I agree that the marketing and money behind transgenics can be unsettling, but we should not abandon such a promising technology. Rather, we should work to improve the way the technology is applied, address the issue of right of ownership of a genetically modified organism, and work to establish bioengineering institutions in developing countries through technology sharing. If the science of genetically modified organisms were shared like the human genome project, then there would be more great minds who could improve transgenic species, and less of a divide between those that have the technology and those who do not.

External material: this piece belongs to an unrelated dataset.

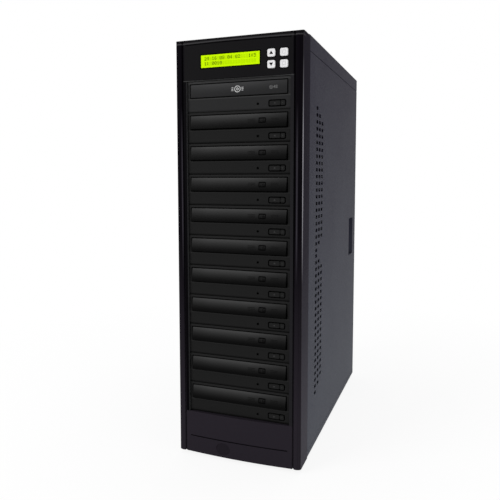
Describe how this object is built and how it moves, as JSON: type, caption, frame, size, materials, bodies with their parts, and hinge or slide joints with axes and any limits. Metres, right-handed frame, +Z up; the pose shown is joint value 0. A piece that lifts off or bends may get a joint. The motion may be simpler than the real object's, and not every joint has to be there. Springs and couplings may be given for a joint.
{
  "type": "disc duplicator tower",
  "caption": "Free-standing tower with stacked optical drives, sliding trays, a display with keys, a folded steel case, power supply and fan.",
  "frame": {"origin": "middle of the tower's box on the surface that its feet stand on", "axes": "+Z up, -Y towards the front with the drives, +X to the right seen from the front"},
  "size_m": [0.183, 0.4152, 0.593],
  "materials": {
    "bezel_plastic": "satin black with a violet cast",
    "case_paint": "fine textured black paint",
    "galvanised_steel": "dull zinc grey",
    "drive_plastic": "matt black",
    "tray_plastic": "satin black",
    "eject_plastic": "satin black",
    "key_white": "satin white",
    "display_green": "lit yellow-green display",
    "circuit_board": "green solder mask",
    "fan_plastic": "matt black",
    "foot_rubber": "matt black",
    "screw_metal": "nickel plated",
    "switch_plastic": "gloss black"
  },
  "bodies": {
    "tower": {"front_bezel": "bezel_plastic", "display_board": "display_green", "base_pan": "case_paint", "top_cover": "case_paint", "rear_panel": "galvanised_steel", "bay_rail_left": "galvanised_steel", "bay_rail_right": "galvanised_steel", "controller_board": "circuit_board", "psu_case": "galvanised_steel", "fan_frame": "fan_plastic", "drive_01": "drive_plastic", "drive_02": "drive_plastic", "drive_03": "drive_plastic", "drive_04": "drive_plastic", "drive_05": "drive_plastic", "drive_06": "drive_plastic", "drive_07": "drive_plastic", "drive_08": "drive_plastic", "drive_09": "drive_plastic", "drive_10": "drive_plastic", "drive_11": "drive_plastic", "foot_front_left": "foot_rubber", "foot_rear_left": "foot_rubber", "foot_front_right": "foot_rubber", "foot_rear_right": "foot_rubber"},
    "side_panel_left": {"side_panel_left": "case_paint"},
    "side_panel_right": {"side_panel_right": "case_paint"},
    "psu_fan": {"psu_fan": "fan_plastic"},
    "psu_switch": {"psu_switch": "switch_plastic"},
    "fan_rotor": {"fan_rotor": "fan_plastic"},
    "key_up": {"key_up": "key_white"},
    "key_down": {"key_down": "key_white"},
    "key_enter": {"key_enter": "key_white"},
    "key_escape": {"key_escape": "key_white"},
    "tray_01": {"tray_01": "tray_plastic"},
    "eject_button_01": {"eject_button_01": "eject_plastic"},
    "tray_02": {"tray_02": "tray_plastic"},
    "eject_button_02": {"eject_button_02": "eject_plastic"},
    "tray_03": {"tray_03": "tray_plastic"},
    "eject_button_03": {"eject_button_03": "eject_plastic"},
    "tray_04": {"tray_04": "tray_plastic"},
    "eject_button_04": {"eject_button_04": "eject_plastic"},
    "tray_05": {"tray_05": "tray_plastic"},
    "eject_button_05": {"eject_button_05": "eject_plastic"},
    "tray_06": {"tray_06": "tray_plastic"},
    "eject_button_06": {"eject_button_06": "eject_plastic"},
    "tray_07": {"tray_07": "tray_plastic"},
    "eject_button_07": {"eject_button_07": "eject_plastic"},
    "tray_08": {"tray_08": "tray_plastic"},
    "eject_button_08": {"eject_button_08": "eject_plastic"},
    "tray_09": {"tray_09": "tray_plastic"},
    "eject_button_09": {"eject_button_09": "eject_plastic"},
    "tray_10": {"tray_10": "tray_plastic"},
    "eject_button_10": {"eject_button_10": "eject_plastic"},
    "tray_11": {"tray_11": "tray_plastic"},
    "eject_button_11": {"eject_button_11": "eject_plastic"},
    "thumbscrew_upper_left": {"thumbscrew_upper_left": "screw_metal"},
    "thumbscrew_lower_left": {"thumbscrew_lower_left": "screw_metal"},
    "thumbscrew_upper_right": {"thumbscrew_upper_right": "screw_metal"},
    "thumbscrew_lower_right": {"thumbscrew_lower_right": "screw_metal"}
  },
  "joints": [
    {"name": "side_panel_left_slide", "type": "slide", "parent": "tower", "child": "side_panel_left", "axis": [0, 1, 0], "range_m": [0, 0.012]},
    {"name": "side_panel_right_slide", "type": "slide", "parent": "tower", "child": "side_panel_right", "axis": [0, 1, 0], "range_m": [0, 0.012]},
    {"name": "thumbscrew_upper_left_turn", "type": "hinge", "parent": "side_panel_left", "child": "thumbscrew_upper_left", "pos_m": [-0.0847, 0.20162, 0.5262], "axis": [0, 1, 0], "continuous": true},
    {"name": "thumbscrew_lower_left_turn", "type": "hinge", "parent": "side_panel_left", "child": "thumbscrew_lower_left", "pos_m": [-0.0847, 0.20162, 0.0608], "axis": [0, 1, 0], "continuous": true},
    {"name": "thumbscrew_upper_right_turn", "type": "hinge", "parent": "side_panel_right", "child": "thumbscrew_upper_right", "pos_m": [0.0847, 0.20162, 0.5262], "axis": [0, 1, 0], "continuous": true},
    {"name": "thumbscrew_lower_right_turn", "type": "hinge", "parent": "side_panel_right", "child": "thumbscrew_lower_right", "pos_m": [0.0847, 0.20162, 0.0608], "axis": [0, 1, 0], "continuous": true},
    {"name": "psu_switch_rock", "type": "hinge", "parent": "tower", "child": "psu_switch", "pos_m": [0.046, 0.19652, 0.504], "axis": [1, 0, 0], "range_deg": [-18, 0]},
    {"name": "psu_fan_spin", "type": "hinge", "parent": "tower", "child": "psu_fan", "pos_m": [-0.03, 0.17602, 0.524], "axis": [0, 1, 0], "continuous": true},
    {"name": "fan_spin", "type": "hinge", "parent": "tower", "child": "fan_rotor", "pos_m": [0, 0.17702, 0.16], "axis": [0, 1, 0], "continuous": true},
    {"name": "key_up_press", "type": "slide", "parent": "tower", "child": "key_up", "axis": [0, 1, 0], "range_m": [0, 0.0008], "stiffness_N_per_m": 1000},
    {"name": "key_down_press", "type": "slide", "parent": "tower", "child": "key_down", "axis": [0, 1, 0], "range_m": [0, 0.0008], "stiffness_N_per_m": 1000},
    {"name": "key_enter_press", "type": "slide", "parent": "tower", "child": "key_enter", "axis": [0, 1, 0], "range_m": [0, 0.0008], "stiffness_N_per_m": 1000},
    {"name": "key_escape_press", "type": "slide", "parent": "tower", "child": "key_escape", "axis": [0, 1, 0], "range_m": [0, 0.0008], "stiffness_N_per_m": 1000},
    {"name": "tray_01_slide", "type": "slide", "parent": "tower", "child": "tray_01", "axis": [0, -1, 0], "range_m": [0, 0.135]},
    {"name": "tray_02_slide", "type": "slide", "parent": "tower", "child": "tray_02", "axis": [0, -1, 0], "range_m": [0, 0.135]},
    {"name": "tray_03_slide", "type": "slide", "parent": "tower", "child": "tray_03", "axis": [0, -1, 0], "range_m": [0, 0.135]},
    {"name": "tray_04_slide", "type": "slide", "parent": "tower", "child": "tray_04", "axis": [0, -1, 0], "range_m": [0, 0.135]},
    {"name": "tray_05_slide", "type": "slide", "parent": "tower", "child": "tray_05", "axis": [0, -1, 0], "range_m": [0, 0.135]},
    {"name": "tray_06_slide", "type": "slide", "parent": "tower", "child": "tray_06", "axis": [0, -1, 0], "range_m": [0, 0.135]},
    {"name": "tray_07_slide", "type": "slide", "parent": "tower", "child": "tray_07", "axis": [0, -1, 0], "range_m": [0, 0.135]},
    {"name": "tray_08_slide", "type": "slide", "parent": "tower", "child": "tray_08", "axis": [0, -1, 0], "range_m": [0, 0.135]},
    {"name": "tray_09_slide", "type": "slide", "parent": "tower", "child": "tray_09", "axis": [0, -1, 0], "range_m": [0, 0.135]},
    {"name": "tray_10_slide", "type": "slide", "parent": "tower", "child": "tray_10", "axis": [0, -1, 0], "range_m": [0, 0.135]},
    {"name": "tray_11_slide", "type": "slide", "parent": "tower", "child": "tray_11", "axis": [0, -1, 0], "range_m": [0, 0.135]},
    {"name": "eject_01_press", "type": "slide", "parent": "tower", "child": "eject_button_01", "axis": [0, 1, 0], "range_m": [0, 0.0009], "stiffness_N_per_m": 800},
    {"name": "eject_02_press", "type": "slide", "parent": "tower", "child": "eject_button_02", "axis": [0, 1, 0], "range_m": [0, 0.0009], "stiffness_N_per_m": 800},
    {"name": "eject_03_press", "type": "slide", "parent": "tower", "child": "eject_button_03", "axis": [0, 1, 0], "range_m": [0, 0.0009], "stiffness_N_per_m": 800},
    {"name": "eject_04_press", "type": "slide", "parent": "tower", "child": "eject_button_04", "axis": [0, 1, 0], "range_m": [0, 0.0009], "stiffness_N_per_m": 800},
    {"name": "eject_05_press", "type": "slide", "parent": "tower", "child": "eject_button_05", "axis": [0, 1, 0], "range_m": [0, 0.0009], "stiffness_N_per_m": 800},
    {"name": "eject_06_press", "type": "slide", "parent": "tower", "child": "eject_button_06", "axis": [0, 1, 0], "range_m": [0, 0.0009], "stiffness_N_per_m": 800},
    {"name": "eject_07_press", "type": "slide", "parent": "tower", "child": "eject_button_07", "axis": [0, 1, 0], "range_m": [0, 0.0009], "stiffness_N_per_m": 800},
    {"name": "eject_08_press", "type": "slide", "parent": "tower", "child": "eject_button_08", "axis": [0, 1, 0], "range_m": [0, 0.0009], "stiffness_N_per_m": 800},
    {"name": "eject_09_press", "type": "slide", "parent": "tower", "child": "eject_button_09", "axis": [0, 1, 0], "range_m": [0, 0.0009], "stiffness_N_per_m": 800},
    {"name": "eject_10_press", "type": "slide", "parent": "tower", "child": "eject_button_10", "axis": [0, 1, 0], "range_m": [0, 0.0009], "stiffness_N_per_m": 800},
    {"name": "eject_11_press", "type": "slide", "parent": "tower", "child": "eject_button_11", "axis": [0, 1, 0], "range_m": [0, 0.0009], "stiffness_N_per_m": 800}
  ]
}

@ Istria- Another ethical question surrounding agricultural biotechnology involves dependence and equality. Genetically modified plants and animals are beginning to dominate the agricultural landscape and we should all ask ourselves if a few multinational companies that operate purely for profit should dominate global food supplies. What happens when unforeseen consequences arrive from integration of a transgenic species into the wild? If you think that problems from invasive species are bad, imagine what happens when an invasive species that is bioengineered to be unstoppable wreaks havoc on our environment. Even the wealthiest nations and companies will not be able to mitigate such a problem.
As for the question of equality, we must consider the impact of not sharing bioengineering technology between the private and public sector. The way the industry is currently regulated, bioengineered foods will only best serve the industrialized nations. It would be more profitable to bioengineer rice that would fight obesity than it would to bioengineer rice that vaccinates against malaria. People would literally starve and die of malaria in the third world while the industrialized world eats to lose weight.
The concern over transgenic species extends far beyond concerns about interbreeding and the safety of the product. There are great moral and ethical concerns surrounding transgenics and genetic engineering. Many of the multinational bioengineering firms claim that transgenic organisms will help reduce poverty, malnutrition, and undernutrition in developing countries, but this is debatable.
The reality is, in some places like India, the opposite is true. The constant application of hardier transgenic seeds allowed farmers to abandon proper land management practices to the point that the only seeds that will grow are transgenic seeds (which are designed not to bear germinating seeds to protect "patents"). This forces the farmer to buy new seeds every year rather than cultivating part of their crops for seeds. The farmers are now committing suicide across India because they can no longer afford the very products that were "designed" to lift them out of poverty.
Transgenic seeds have turned into nothing more than a way to make developing nations further dependent on multinationals and industrialized nations.